Reimagining Power Relations: Hierarchies of Disadvantage and Affirmative Action
Authors Sandra Fredman
Affiliations: Professor of the Laws of British Commonwealth and the USA, Oxford University; Director of the Oxford Human Rights Hub; Fellow of Pembroke College, Oxford
Source: Acta Juridica, 2017, p. 124 – 145
The South African Constitution has embraced affirmative action as an aspect of substantive equality from its inception. Nevertheless, it remains a challenging concept. Because affirmative action measures tend to redistribute existing jobs or benefits, rather than widen the pool of benefits, they inevitably create competition between individuals. When legal challenges of affirmative action measures come from privileged applicants, the rationale for preferring members of disadvantaged groups is easy to derive from the aims of substantive equality. However, recent cases have brought to the fore the potential of competition between disadvantaged individuals.

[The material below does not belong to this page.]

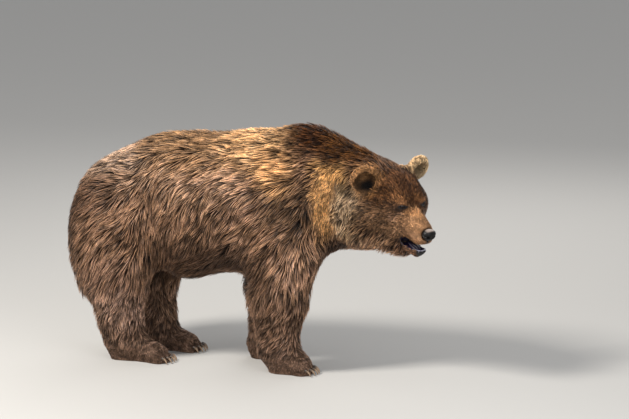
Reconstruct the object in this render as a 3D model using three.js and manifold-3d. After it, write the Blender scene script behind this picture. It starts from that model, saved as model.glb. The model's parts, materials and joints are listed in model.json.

Section 9(2), in permitting measures ‘designed to protect or advance persons, or categories of persons, disadvantaged by unfair discrimination’ does not give a metric for distinguishing between degrees of disadvantage, or different kinds of disadvantage. Affirmative action expressly recognises the link between status, such as gender or race, and class, in the sense of socio-economic disadvantage. One of its aims is therefore clearly redistributive. However, this paper argues that status should not be regarded as simply a proxy for socio-economic disadvantage. In other words, race, gender and disability cannot simply be collapsed into class. It is argued in this paper that there are also other core mutually reinforcing aims of substantive equality to complement the redistributive element: to redress stigma, stereotyping, prejudice and violence; to facilitate voice and participation; and to accommodate difference and transform underlying structures. Affirmative action measures need to be calibrated to address all of these dimensions of substantive equality simultaneously. Stigma and ongoing racial prejudice need to be addressed, but at the same time, attention must be paid to the ongoing class divisions within status groups. Most importantly, it is necessary to examine the extent to which affirmative action can genuinely bring about structural change, rather than simply changing the racial or gender composition of existing structures. By applying a more nuanced analytic framework to affirmative action cases, it is possible to come to more principled, transparent and appropriate ways of addressing different degrees and types of disadvantage.